Forgiveness is what keeps our hearts from being so filled with bitterness that we feel justified in shooting up a church filled with our perceived enemies!
Forgiveness is what God extends to each of us every day!
Yet, this past week has proven just how closed the hearts of men have become, and how cold our hearts are becoming. Further, I was sad to witness that many didn’t even seem to understand what forgiveness truly means! As I discussed this topic with many, I noted how most confused “forgiveness” with meaning a pardon or absolution!
Forgiveness does not negate justice. It negates the negativity that could potentially preclude God’s justice.
I found myself entrenched in quite a few Facebook debates this week, as well as posting status updates to help clear up any confusion around this topic. Needless to say, I’ve grown exhausted. Moreover, I remain extremely sad for our people. I’ve come to realize that those who don’t have an ear just won’t hear, and those without vision can’t see this point even as it sits clear as day in this piece and in the one from last week.
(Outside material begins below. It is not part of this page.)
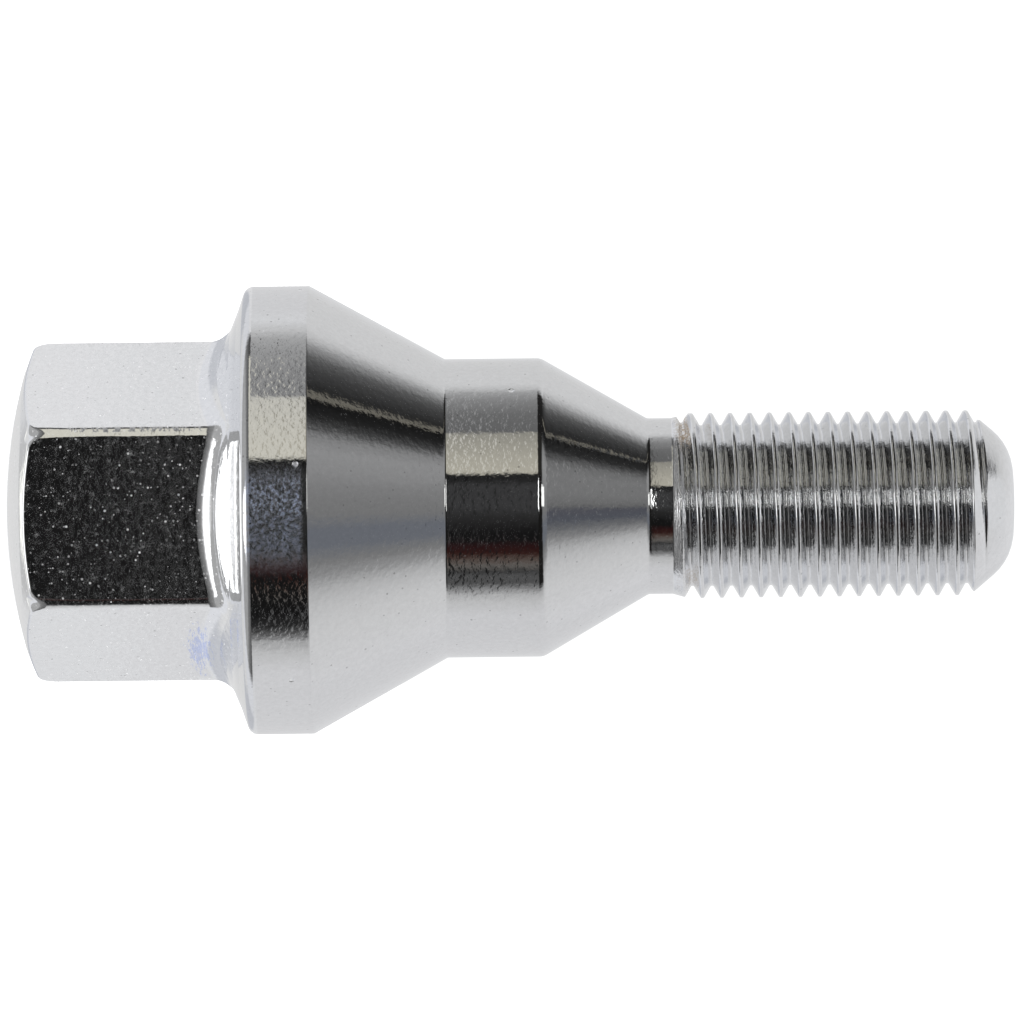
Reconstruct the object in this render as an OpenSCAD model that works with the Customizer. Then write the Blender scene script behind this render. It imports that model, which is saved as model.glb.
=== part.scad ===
// Wheel bolt with a hexagonal head, a tapered seat and a fine right-hand thread.
// One forged and turned piece. It stands on its domed head, with the thread pointing up.
// Sizes are in millimetres. The origin is the middle of the small flat that ends the dome, on the axis.

/* [Head] */
// Width across the flats of the hexagon
hex_width = 19; // [17:0.5:21]
// Radius along the six upright corners
hex_corner_round = 1; // [0.6:0.1:1.6]
// Height from the dome to the flange, at the middle of a flat
head_height = 13.7; // [10:0.05:18]
// Radius of the dome that ends the head
dome_radius = 33; // [29:1:45]
// Diameter of the small flat at the middle of the dome
dome_flat = 2.4; // [1.6:0.1:4]
// Diameter at which the dome gives way to the chamfer
dome_width = 17; // [14:0.5:17]
// Angle of the chamfer from the plane of the end
chamfer_angle = 21; // [18:1:30]
// Radius between the chamfer and the corners
chamfer_round = 1.7; // [1:0.1:2]
// Radius of the fillet at the foot of the hexagon
foot_fillet = 1.5; // [0.6:0.1:1.8]

/* [Flange] */
// Diameter of the flange
flange_diameter = 28.6; // [27:0.1:32]
// Height of the flange at its rim
flange_rim = 3.95; // [2.5:0.05:6]
// Slope of the back of the flange from the plane of the end
flange_slope = 20; // [10:1:25]
// Radius on the back edge of the rim
flange_round = 0.65; // [0.3:0.05:1]

/* [Seat and neck] */
// Half of the angle of the seat cone
seat_angle = 29.1; // [25:0.1:35]
// Diameter of the neck
neck_diameter = 19.05; // [16:0.05:20]
// Length of the neck
neck_length = 6.1; // [4:0.1:12]
// Half of the angle of the cone that leads into the shank
lead_angle = 30.1; // [25:0.1:40]
// Radius in the corner where the seat cone ends at the neck
seat_foot_round = 0.3; // [0.1:0.1:1]
// Radius where the neck gives way to the cone that leads into the shank
neck_round = 1; // [0.4:0.1:1.2]

/* [Shank and thread] */
// Diameter of the plain shank
shank_diameter = 11.06; // [10.8:0.02:11.2]
// Length of the plain shank
shank_length = 1.5; // [1.2:0.1:8]
// Outside diameter of the thread
thread_diameter = 11.8; // [11.76:0.02:12]
// Distance from one turn to the next
thread_pitch = 1.25; // [1:0.25:1.5]
// Length from the start of the thread to the end of the bolt
thread_length = 21.65; // [16:0.05:30]
// Width of the land on the crest of the thread
crest_land = 0.2; // [0.16:0.01:0.24]
// Diameter at which the chamfer of the tip meets the end
tip_diameter = 6.9; // [6:0.1:7.5]
// Angle of the chamfer of the tip from the axis
tip_angle = 42; // [35:1:48]
// Radius between the chamfer of the tip and the end
tip_round = 2; // [0.5:0.1:2.2]

/* [Detail] */
// Straight steps in one turn of the thread
turn_steps = 36; // [24:4:36]

/* [Hidden] */

hex_r = hex_width / 2;
flange_r = flange_diameter / 2;
neck_r = neck_diameter / 2;
shank_r = shank_diameter / 2;
thread_r = thread_diameter / 2;
tip_r = tip_diameter / 2;

// Heights along the axis, each from the one before
rim_z = back_z(flange_r);
seat_z = rim_z + flange_rim;
neck_z = seat_z + (flange_r - neck_r) / tan(seat_angle);
lead_z = neck_z + neck_length;
shank_z = lead_z + (neck_r - shank_r) / tan(lead_angle);
thread_z = shank_z + shank_length;
end_z = thread_z + thread_length;
tip_z = end_z - (thread_r - tip_r) / tan(tip_angle);

// Height of the back of the flange at a distance from the axis
function back_z(r) = head_height + (r - hex_r) * tan(flange_slope);

// Small radii, and the steps in each rounding
rim_round = 0.15;
shank_round = 1;
arc_steps = 6;

// The metric thread form: flanks at 60 degrees to each other, and a depth that goes with the pitch
flank_angle = 30;
depth_per_pitch = 0.6134;
thread_depth = depth_per_pitch * thread_pitch;
root_r = thread_r - thread_depth;
root_half = (thread_pitch - crest_land) / 2 - thread_depth * tan(flank_angle);

// Round the thread's start, the blank swells from the shank's size to the thread's over this length
swell_length = 1.5;

// Share of the thread's first turn in which its groove reaches full depth
run_in = 0.7;

// How far a cutting shape stands clear of what it cuts, and how deep shapes are sunk in each other
cut_clear = 0.1;
blank_clear = 0.05;
sunk = 1;

function unit(v) = v / norm(v);

// Points of an arc that rounds the corner at b, between the sides that run to a and c
function corner_arc(a, b, c, r) =
    let (
        to_a = unit(a - b),
        to_c = unit(c - b),
        half = acos(to_a * to_c) / 2,
        centre = b + unit(to_a + to_c) * r / sin(half),
        first = b + to_a * r / tan(half) - centre,
        last = b + to_c * r / tan(half) - centre,
        sweep = 180 - 2 * half
    )
    [for (k = [0 : arc_steps])
        centre + (first * sin(sweep * (1 - k / arc_steps)) + last * sin(sweep * k / arc_steps)) / sin(sweep)];

// A closed outline from corners given as [radius, height, rounding]
function outline(corners) =
    let (
        count = len(corners),
        at = [for (c = corners) [c[0], c[1]]]
    )
    [for (i = [0 : count - 1])
        each corners[i][2] > 0
            ? corner_arc(at[(i + count - 1) % count], at[i], at[(i + 1) % count], corners[i][2])
            : [at[i]]];

// Triangles that join rings of points into a closed skin. Each ring lists its points the same way round.
function loft_faces(rings, sides) =
    concat(
        [[for (k = [0 : sides - 1]) k]],
        [for (i = [0 : rings - 2], k = [0 : sides - 1], upper = [false, true])
            let (
                here = i * sides + k,
                next = i * sides + (k + 1) % sides
            )
            upper ? [here, here + sides, next + sides] : [here, next + sides, next]],
        [[for (k = [sides - 1 : -1 : 0]) (rings - 1) * sides + k]]
    );

// The hexagon's outline, as [x, y, direction it faces]: a rounded corner, then a flat in short steps
flat_steps = 6;
corner_steps = 4;
corner_centre = (hex_r - hex_corner_round) / cos(30);
corner_r = corner_centre + hex_corner_round;
flat_length = corner_centre;
hexagon = [for (side = [0 : 5])
    each concat(
        [for (k = [0 : corner_steps])
            let (facing = 60 * side - 30 + 60 * k / corner_steps)
            [
                corner_centre * cos(60 * side) + hex_corner_round * cos(facing),
                corner_centre * sin(60 * side) + hex_corner_round * sin(facing),
                facing
            ]],
        [for (k = [1 : flat_steps - 1])
            let (
                facing = 60 * side + 30,
                along = flat_length * (k / flat_steps - 0.5)
            )
            [
                hex_r * cos(facing) - along * sin(facing),
                hex_r * sin(facing) + along * cos(facing),
                facing
            ]]
    )];

// A ring of the foot's fillet: the hexagon grown outward where the fillet has turned by an angle.
// The fillet sinks a little into the flange, so that the two surfaces cross.
foot_turn = 90 - flange_slope;
foot_reach = foot_fillet * tan(foot_turn / 2);
foot_sink = 0.03;
function foot_ring(turned) = [for (p = hexagon)
    let (grown = foot_fillet * (1 - cos(turned)))
    [
        p[0] + grown * cos(p[2]),
        p[1] + grown * sin(p[2]),
        back_z(norm([p[0], p[1]])) - foot_reach + foot_fillet * sin(turned) + foot_sink
    ]];

// A level ring as wide as the hexagon grown by a distance
function level_ring(grown, z) = [for (p = hexagon)
    [p[0] + grown * cos(p[2]), p[1] + grown * sin(p[2]), z]];

// The hexagon from below the dome to inside the flange, with its flared foot
module hexagon_bar() {
    foot = [for (k = [0 : arc_steps]) foot_ring(foot_turn * k / arc_steps)];
    rings = concat(
        [level_ring(0, -cut_clear)],
        foot,
        [level_ring(foot_fillet * (1 - cos(foot_turn)), (rim_z + seat_z) / 2)]
    );
    polyhedron([for (ring = rings) each ring], loft_faces(len(rings), len(hexagon)), convexity = 4);
}

// The dome's centre, from which the small flat takes away the lowest point of the sphere
dome_z = sqrt(pow(dome_radius, 2) - pow(dome_flat / 2, 2));

// The turned envelope of the head: the small flat, the chamfer, its rounding, and room for the foot
module head_blank() {
    blank_r = corner_r + blank_clear;
    dome_edge_z = dome_z - sqrt(pow(dome_radius, 2) - pow(dome_width / 2, 2));
    chamfer_start_r = dome_width / 2 - dome_edge_z / tan(chamfer_angle);
    blank_z = (blank_r - chamfer_start_r) * tan(chamfer_angle);
    rotate_extrude($fn = 96)
        polygon(outline([
            [0, 0, 0],
            [chamfer_start_r, 0, 0],
            [blank_r, blank_z, chamfer_round],
            [blank_r, head_height / 2, 0],
            [flange_r, head_height / 2, 0],
            [flange_r, seat_z, 0],
            [0, seat_z, 0]
        ]));
}

module head() {
    intersection() {
        hexagon_bar();
        head_blank();
        translate([0, 0, dome_z])
            sphere(dome_radius, $fn = 128);
    }
}

// Flange, seat, neck, shank and threaded end, turned in one profile
module turned_body() {
    inner_r = hex_r - sunk;
    rotate_extrude($fn = 96)
        polygon(outline([
            [0, back_z(inner_r), 0],
            [inner_r, back_z(inner_r), 0],
            [flange_r, rim_z, flange_round],
            [flange_r, seat_z, rim_round],
            [neck_r, neck_z, seat_foot_round],
            [neck_r, lead_z, neck_round],
            [shank_r, shank_z, shank_round],
            [shank_r, thread_z - swell_length / 2, 0],
            [thread_r, thread_z + swell_length / 2, 0],
            [thread_r, tip_z, 0],
            [tip_r, end_z, tip_round],
            [0, end_z, 0]
        ]));
}

// The thread's groove as a helix, from the swell, where it deepens from nothing, out past the tip's chamfer
groove_end_z = end_z - (root_r - tip_r) / tan(tip_angle) + thread_pitch;
groove_steps = ceil((groove_end_z - thread_z) / thread_pitch * turn_steps);
groove_outer_r = thread_r + cut_clear;

// Distance from the axis to the groove's floor after a number of steps. It starts just outside the swell.
start_r = (shank_r + thread_r) / 2 + cut_clear;
function floor_r(step) =
    root_r + (start_r - root_r) * max(0, 1 - step / (run_in * turn_steps));

// The groove's section, as [distance from the axis, height]
function groove_section(floor) =
    let (wide = root_half + (groove_outer_r - floor) * tan(flank_angle))
    [[groove_outer_r, -wide], [floor, -root_half], [floor, root_half], [groove_outer_r, wide]];

module thread_groove() {
    points = [for (step = [0 : groove_steps])
        let (
            angle = 360 * step / turn_steps,
            z = thread_z + thread_pitch * step / turn_steps
        )
        for (p = groove_section(floor_r(step)))
            [p[0] * cos(angle), p[0] * sin(angle), z + p[1]]];
    polyhedron(points, loft_faces(groove_steps + 1, 4), convexity = 20);
}

module wheel_bolt() {
    color([0.78, 0.79, 0.8])
        difference() {
            union() {
                head();
                turned_body();
            }
            thread_groove();
        }
}

wheel_bolt();
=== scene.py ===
"""A chrome-plated wheel bolt that stands on its domed head, on a pale studio floor.

Lengths are in millimetres, apart from what is given to Blender, which is in metres.
The bolt's axis is Z. Azimuth runs from +X towards +Y.
One flat of the hexagon faces -Y, which is the camera's side.
"""
import math

import bpy
import numpy as np
from mathutils import Matrix, Vector


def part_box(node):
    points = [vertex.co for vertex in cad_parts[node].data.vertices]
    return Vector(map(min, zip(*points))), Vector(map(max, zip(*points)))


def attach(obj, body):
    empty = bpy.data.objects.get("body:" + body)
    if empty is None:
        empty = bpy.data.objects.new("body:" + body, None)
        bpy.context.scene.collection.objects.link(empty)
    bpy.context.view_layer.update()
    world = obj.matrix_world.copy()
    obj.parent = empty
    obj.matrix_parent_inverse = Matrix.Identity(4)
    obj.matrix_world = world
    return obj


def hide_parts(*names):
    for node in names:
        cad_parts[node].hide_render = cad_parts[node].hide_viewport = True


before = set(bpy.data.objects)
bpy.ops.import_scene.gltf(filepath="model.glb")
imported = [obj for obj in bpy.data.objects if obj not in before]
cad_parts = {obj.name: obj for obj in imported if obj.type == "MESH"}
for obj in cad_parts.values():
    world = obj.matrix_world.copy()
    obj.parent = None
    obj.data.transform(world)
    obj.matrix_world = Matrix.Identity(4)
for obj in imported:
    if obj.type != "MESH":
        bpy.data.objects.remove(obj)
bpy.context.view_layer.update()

MM = 0.001
NODE = "wheel_bolt"
NODE_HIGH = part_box(NODE)[1]

# Head
HEX_R = 9.5
CORNER_ROUND = 1.0
DOME_RADIUS = 33.0
DOME_EDGE_R = 8.9
DOME_FLAT_R = 1.2
CHAMFER_ANGLE = math.radians(21)
# Where the chamfer ends at the wall: the rounding along a flat and at a corner's middle,
# and how far round the axis the corner's rounding reaches
FLAT_EDGE_ROUND = 0.2
CORNER_EDGE_ROUND = 1.5
CORNER_EDGE_REACH = math.radians(4)
# The foot leaves the hexagon's wall in two arcs.
# Each has its radius, and how far the surface has turned at its end.
FOOT_ARCS = ((1.5, math.radians(35)), (2.5, math.radians(50)))

# Flange. Its back gets flatter in two steps towards the rim.
# Each step is a ring of [distance from the axis, height, rounding].
BACK_SLOPE = math.radians(29)
BACK_RINGS = ((11.6, 14.37, 0.5), (12.75, 14.84, 1.0))
BOX_CLEAR = 0.01
FLANGE_R = NODE_HIGH.x / MM - BOX_CLEAR
FLANGE_RIM = 4.06
FLANGE_ROUND = 0.65
RIM_ROUND = 0.08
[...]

But I will not give up hope that many will one day understand what forgiveness and, ultimately, LOVE, truly mean. I have this hope because I witnessed several individuals from Charleston, SC demonstrate their understanding last Friday. I have this hope because those very individuals, unprompted by anything but the Holy Spirit, demonstrated their understanding even as they stared in the face of satan himself.
A MOMENT OF PRAYER
My prayers continue to be with the victims' families, and I ask God to comfort them and help us provide them with all of the tangible, emotional and spiritual support they need to facilitate their healing. I pray that whatever action God leads us to in response to this atrocity, I ask that said actions truly inspire a world-wide positive change in the hearts of men and women so that future atrocities may be mitigated. May we all grow deeper in Love with - and extend greater Forgiveness and Compassion toward - one another, and I pray that we mature to not be suspicious of Love, Forgiveness and Compassion when they are genuinely extended. May God bless each of our hearts and souls. Amen.